◆ **The task**
Show every line where "bending" occurs.

>> Start Exercise materials

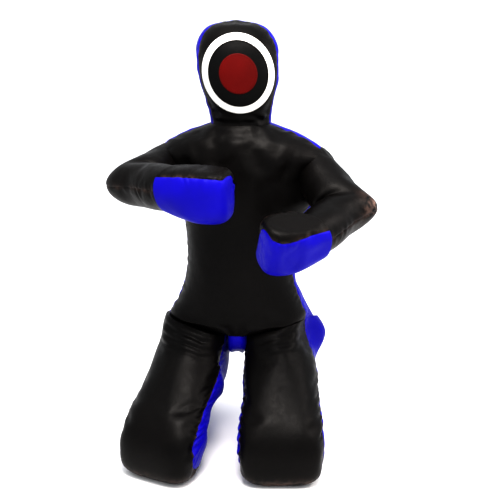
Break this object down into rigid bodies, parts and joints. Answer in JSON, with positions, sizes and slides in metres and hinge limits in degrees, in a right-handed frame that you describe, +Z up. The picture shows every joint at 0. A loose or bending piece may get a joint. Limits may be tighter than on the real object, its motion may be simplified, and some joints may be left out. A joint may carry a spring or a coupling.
{
  "type": "kneeling grappling dummy",
  "caption": "Stuffed leather figure for throwing and ground work, kneeling with its hands held in front, with a ringed target on its face.",
  "frame": {"origin": "on the floor, under the middle of the dummy's bounding box", "axes": "+Z up; the dummy faces -Y; its left side is +X"},
  "size_m": [0.6783, 0.5663, 1.155],
  "materials": {
    "black_leather": "semi-gloss, fine grain",
    "blue_leather": "semi-gloss, fine grain",
    "white_leather": "satin, fine grain",
    "red_leather": "satin, fine grain",
    "target_black": "satin, fine grain",
    "filling": "matt shredded textile wadding",
    "zip_tape": "matt woven tape",
    "zip_metal": "satin"
  },
  "bodies": {
    "pelvis": {"pelvis_filling": "filling", "crotch_gusset": "blue_leather"},
    "chest": {"chest_filling": "filling", "torso_front_panel": "black_leather", "torso_back_right_panel": "blue_leather", "torso_back_left_panel": "blue_leather", "zip_right_tape": "zip_tape", "zip_left_tape": "zip_tape", "zip_right_teeth": "zip_metal", "zip_left_teeth": "zip_metal"},
    "head": {"head_filling": "filling", "head_front_panel": "black_leather", "head_back_panel": "blue_leather", "target_white_disc": "white_leather", "target_black_disc": "target_black", "target_red_disc": "red_leather"},
    "right_upper_arm": {"right_upper_arm_filling": "filling", "right_sleeve_upper_panel": "black_leather", "right_sleeve_under_panel": "black_leather"},
    "right_forearm": {"right_forearm_filling": "filling"},
    "right_hand": {"right_hand_filling": "filling", "right_hand_top_panel": "black_leather", "right_hand_wall_panel": "blue_leather", "right_palm_panel": "black_leather"},
    "left_upper_arm": {"left_upper_arm_filling": "filling", "left_sleeve_upper_panel": "black_leather", "left_sleeve_under_panel": "black_leather"},
    "left_forearm": {"left_forearm_filling": "filling"},
    "left_hand": {"left_hand_filling": "filling", "left_hand_top_panel": "black_leather", "left_hand_wall_panel": "blue_leather", "left_palm_panel": "black_leather"},
    "right_thigh": {"right_thigh_filling": "filling", "right_thigh_front_panel": "black_leather", "right_thigh_back_panel": "blue_leather"},
    "right_shin": {"right_shin_filling": "filling", "right_shin_floor_panel": "black_leather", "right_calf_panel": "blue_leather", "right_foot_filling": "filling", "right_foot_panel": "black_leather"},
    "left_thigh": {"left_thigh_filling": "filling", "left_thigh_front_panel": "black_leather", "left_thigh_back_panel": "blue_leather"},
    "left_shin": {"left_shin_filling": "filling", "left_shin_floor_panel": "black_leather", "left_calf_panel": "blue_leather", "left_foot_filling": "filling", "left_foot_panel": "black_leather"},
    "zip_slider": {"zip_slider": "zip_metal"},
    "zip_pull": {"zip_pull": "zip_metal"}
  },
  "joints": [
    {"name": "waist_bend", "type": "hinge", "parent": "pelvis", "child": "chest", "pos_m": [-0.016, 0.087, 0.515], "axis": [-1, 0, 0], "range_deg": [-15, 20], "deforming": ["torso_front_panel", "torso_back_right_panel", "torso_back_left_panel"]},
    {"name": "neck_nod", "type": "hinge", "parent": "chest", "child": "head", "pos_m": [-0.016, 0.081, 0.896], "axis": [-1, 0, 0], "range_deg": [-20, 20], "deforming": ["head_front_panel", "head_back_panel"]},
    {"name": "right_shoulder", "type": "hinge", "parent": "chest", "child": "right_upper_arm", "pos_m": [-0.204, 0.083, 0.776], "axis": [-0.9168, 0.3994, 0], "range_deg": [-6, 20]},
    {"name": "right_elbow", "type": "hinge", "parent": "right_upper_arm", "child": "right_forearm", "pos_m": [-0.265, -0.057, 0.75], "axis": [0.1819, 0.1023, -0.978], "range_deg": [-12, 30], "deforming": ["right_sleeve_upper_panel", "right_sleeve_under_panel"]},
    {"name": "right_wrist", "type": "hinge", "parent": "right_forearm", "child": "right_hand", "pos_m": [-0.146, -0.173, 0.76], "axis": [-0.698, -0.7161, 0], "range_deg": [-18, 18], "deforming": ["right_hand_top_panel", "right_hand_wall_panel", "right_palm_panel"]},
    {"name": "left_shoulder", "type": "hinge", "parent": "chest", "child": "left_upper_arm", "pos_m": [0.172, 0.083, 0.776], "axis": [-0.7602, -0.6497, 0], "range_deg": [-20, 6]},
    {"name": "left_elbow", "type": "hinge", "parent": "left_upper_arm", "child": "left_forearm", "pos_m": [0.266, -0.027, 0.69], "axis": [0.3092, -0.4075, 0.8592], "range_deg": [-12, 30], "deforming": ["left_sleeve_upper_panel", "left_sleeve_under_panel"]},
    {"name": "left_wrist", "type": "hinge", "parent": "left_forearm", "child": "left_hand", "pos_m": [0.19, -0.169, 0.65], "axis": [-0.8817, 0.4719, 0], "range_deg": [-18, 18], "deforming": ["left_hand_top_panel", "left_hand_wall_panel", "left_palm_panel"]},
    {"name": "right_hip", "type": "hinge", "parent": "pelvis", "child": "right_thigh", "pos_m": [-0.12, 0.085, 0.322], "axis": [-0.9703, 0.2419, 0], "range_deg": [-10, 15], "deforming": ["right_thigh_front_panel", "right_thigh_back_panel"]},
    {"name": "right_knee", "type": "hinge", "parent": "right_thigh", "child": "right_shin", "pos_m": [-0.1744, -0.1353, 0.095], "axis": [-0.9703, 0.2419, 0], "range_deg": [0, 20], "deforming": ["right_shin_floor_panel", "right_calf_panel"]},
    {"name": "left_hip", "type": "hinge", "parent": "pelvis", "child": "left_thigh", "pos_m": [0.088, 0.085, 0.322], "axis": [-0.9903, -0.1392, 0], "range_deg": [-10, 15], "deforming": ["left_thigh_front_panel", "left_thigh_back_panel"]},
    {"name": "left_knee", "type": "hinge", "parent": "left_thigh", "child": "left_shin", "pos_m": [0.1171, -0.1242, 0.095], "axis": [-0.9903, -0.1392, 0], "range_deg": [0, 20], "deforming": ["left_shin_floor_panel", "left_calf_panel"]},
    {"name": "zip_slide", "type": "slide", "parent": "chest", "child": "zip_slider", "axis": [0, 0, -1], "range_m": [0, 0.2]},
    {"name": "zip_pull_swing", "type": "hinge", "parent": "zip_slider", "child": "zip_pull", "pos_m": [-0.016, 0.1892, 0.788], "axis": [1, 0, 0], "range_deg": [0, 160]}
  ]
}
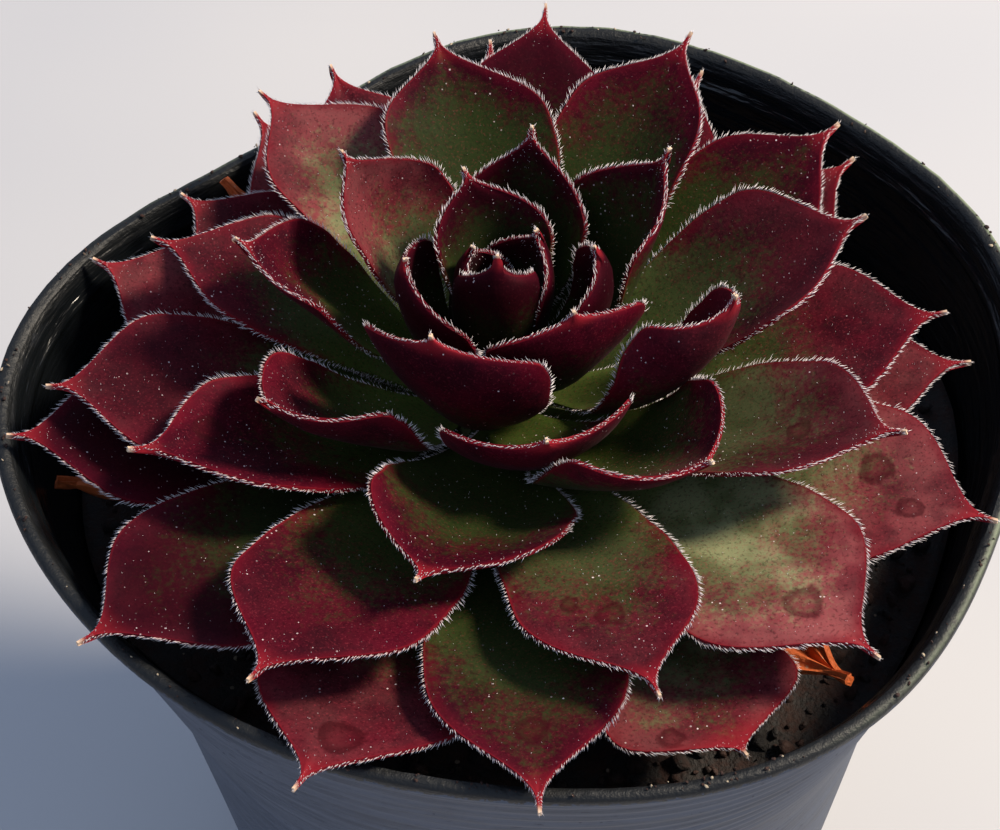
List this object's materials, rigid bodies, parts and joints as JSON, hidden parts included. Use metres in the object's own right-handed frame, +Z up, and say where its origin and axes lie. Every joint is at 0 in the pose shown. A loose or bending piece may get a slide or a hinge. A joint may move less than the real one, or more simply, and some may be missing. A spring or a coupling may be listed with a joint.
{
  "type": "potted houseleek",
  "caption": "Houseleek rosette of pointed fleshy red leaves with hairy edges, growing from soil in a soft round plastic nursery pot.",
  "frame": {"origin": "middle of the underside of the pot's floor, on the surface that the pot stands on", "axes": "+Z up; +Y towards the back of the plant, away from the side that it is looked at from; +X to its right"},
  "size_m": [0.0948, 0.0954, 0.096],
  "materials": {
    "leaf_flesh": "fine short down over dark red flesh, green at the foot",
    "dry_leaf": "dry, crumpled, red-brown",
    "stem_flesh": "dull pale green",
    "potting_soil": "coarse dark crumbs with a few pale grains",
    "pot_plastic": "weathered soft black plastic with a dusty rim"
  },
  "bodies": {
    "root": {"pot": "pot_plastic", "soil": "potting_soil", "stem": "stem_flesh", "leaf_01": "leaf_flesh", "leaf_02": "leaf_flesh", "leaf_03": "leaf_flesh", "leaf_04": "leaf_flesh", "leaf_05": "leaf_flesh", "leaf_06": "leaf_flesh", "leaf_07": "leaf_flesh", "leaf_08": "leaf_flesh", "leaf_09": "leaf_flesh", "leaf_10": "leaf_flesh", "leaf_11": "leaf_flesh", "leaf_12": "leaf_flesh", "leaf_13": "leaf_flesh", "leaf_14": "leaf_flesh", "leaf_15": "leaf_flesh", "leaf_16": "leaf_flesh", "leaf_17": "leaf_flesh", "leaf_18": "leaf_flesh", "leaf_19": "leaf_flesh", "leaf_20": "leaf_flesh", "leaf_21": "leaf_flesh", "leaf_22": "leaf_flesh", "leaf_23": "leaf_flesh", "leaf_24": "leaf_flesh", "leaf_25": "leaf_flesh", "leaf_26": "leaf_flesh", "leaf_27": "leaf_flesh", "leaf_28": "leaf_flesh", "leaf_29": "leaf_flesh", "leaf_30": "leaf_flesh", "leaf_31": "leaf_flesh", "leaf_32": "leaf_flesh", "leaf_33": "leaf_flesh", "leaf_34": "leaf_flesh", "leaf_35": "leaf_flesh", "leaf_36": "leaf_flesh", "leaf_37": "leaf_flesh", "leaf_38": "leaf_flesh", "leaf_39": "leaf_flesh", "rosette_heart": "leaf_flesh", "dry_leaf_1": "dry_leaf", "dry_leaf_2": "dry_leaf", "dry_leaf_3": "dry_leaf", "dry_leaf_4": "dry_leaf"}
  },
  "joints": []
}
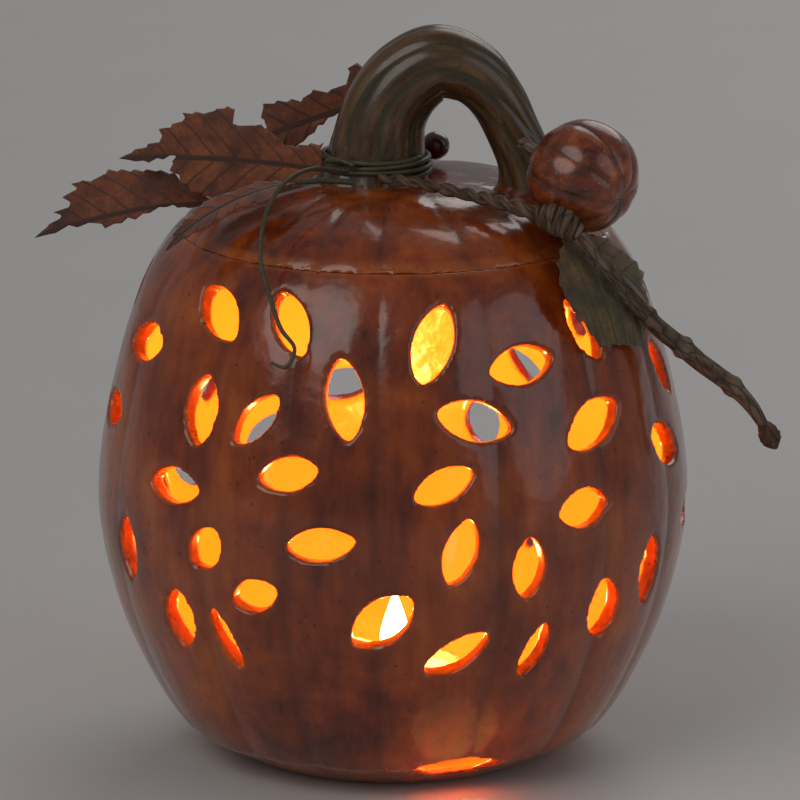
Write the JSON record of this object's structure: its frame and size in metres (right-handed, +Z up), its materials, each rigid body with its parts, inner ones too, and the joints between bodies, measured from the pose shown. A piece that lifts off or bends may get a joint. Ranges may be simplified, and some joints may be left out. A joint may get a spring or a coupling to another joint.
{
  "type": "ceramic pumpkin lantern",
  "caption": "Round pierced ceramic pumpkin lantern with a lift-off lid, an arched stem handle, an autumn leaf and gourd garland, and a tealight inside.",
  "frame": {"origin": "middle of the flat base, on the surface it stands on", "axes": "+Z up; the front, with the low vent to the right of the middle, faces -Y; +X to the right seen from the front"},
  "size_m": [0.1993, 0.16, 0.1989],
  "materials": {
    "pumpkin_glaze": "gloss burnt-orange glaze over earthenware, darker in the hollows",
    "stem_glaze": "satin brown glaze with green in the grooves",
    "gourd_skin": "varnished, mottled brown-orange",
    "berry_skin": "gloss dark red",
    "vine_bark": "dry bark",
    "twig_bark": "dry bark with fine grain",
    "bud_scale": "dry, scaly",
    "florist_wire": "paper-wrapped, dark green-brown, satin",
    "leaf_silk_left": "stiffened cloth, russet, printed veins",
    "leaf_silk_right": "stiffened cloth, olive brown, printed veins",
    "cup_foil": "pressed, satin",
    "candle_wax": "paraffin wax, translucent when warm",
    "wick_braid": "braided cotton, burnt at the tip",
    "clip_steel": "tinned plate"
  },
  "bodies": {
    "pumpkin": {"pumpkin_body": "pumpkin_glaze"},
    "lid": {"lid": "pumpkin_glaze", "stem_handle": "stem_glaze", "mini_gourd": "gourd_skin", "gourd_stalk": "twig_bark", "vine": "vine_bark", "vine_knot": "vine_bark", "twig": "twig_bark", "twig_bud": "bud_scale", "tendril": "florist_wire", "tie_wire": "florist_wire", "berry": "berry_skin", "berry_stalk": "florist_wire", "stalk_left_upper": "florist_wire", "stalk_left_lower": "florist_wire", "stalk_left_front": "florist_wire", "stalk_rear": "florist_wire", "stalk_right": "florist_wire", "leaf_left_upper": "leaf_silk_left", "leaf_left_lower": "leaf_silk_left", "leaf_left_front": "leaf_silk_left", "leaf_rear": "leaf_silk_left", "leaf_right": "leaf_silk_right"},
    "tealight": {"tealight_cup": "cup_foil", "tealight_wax": "candle_wax", "wick": "wick_braid", "wick_clip": "clip_steel"}
  },
  "joints": [
    {"name": "lid_lift", "type": "slide", "parent": "pumpkin", "child": "lid", "axis": [0, 0, 1], "range_m": [0, 0.08]},
    {"name": "tealight_lift", "type": "slide", "parent": "pumpkin", "child": "tealight", "axis": [0, 0, 1], "range_m": [0, 0.08]}
  ]
}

>> End Exercise materials

◆ **Exercise result**
Break this object down into rigid bodies, parts and joints. Answer in JSON, with positions, sizes and slides in metres and hinge limits in degrees, in a right-handed frame that you describe, +Z up. The picture shows every joint at 0. A loose or bending piece may get a joint. Limits may be tighter than on the real object, its motion may be simplified, and some joints may be left out. A joint may carry a spring or a coupling.
List this object's materials, rigid bodies, parts and joints as JSON, hidden parts included. Use metres in the object's own right-handed frame, +Z up, and say where its origin and axes lie. Every joint is at 0 in the pose shown. A loose or bending piece may get a slide or a hinge. A joint may move less than the real one, or more simply, and some may be missing. A spring or a coupling may be listed with a joint.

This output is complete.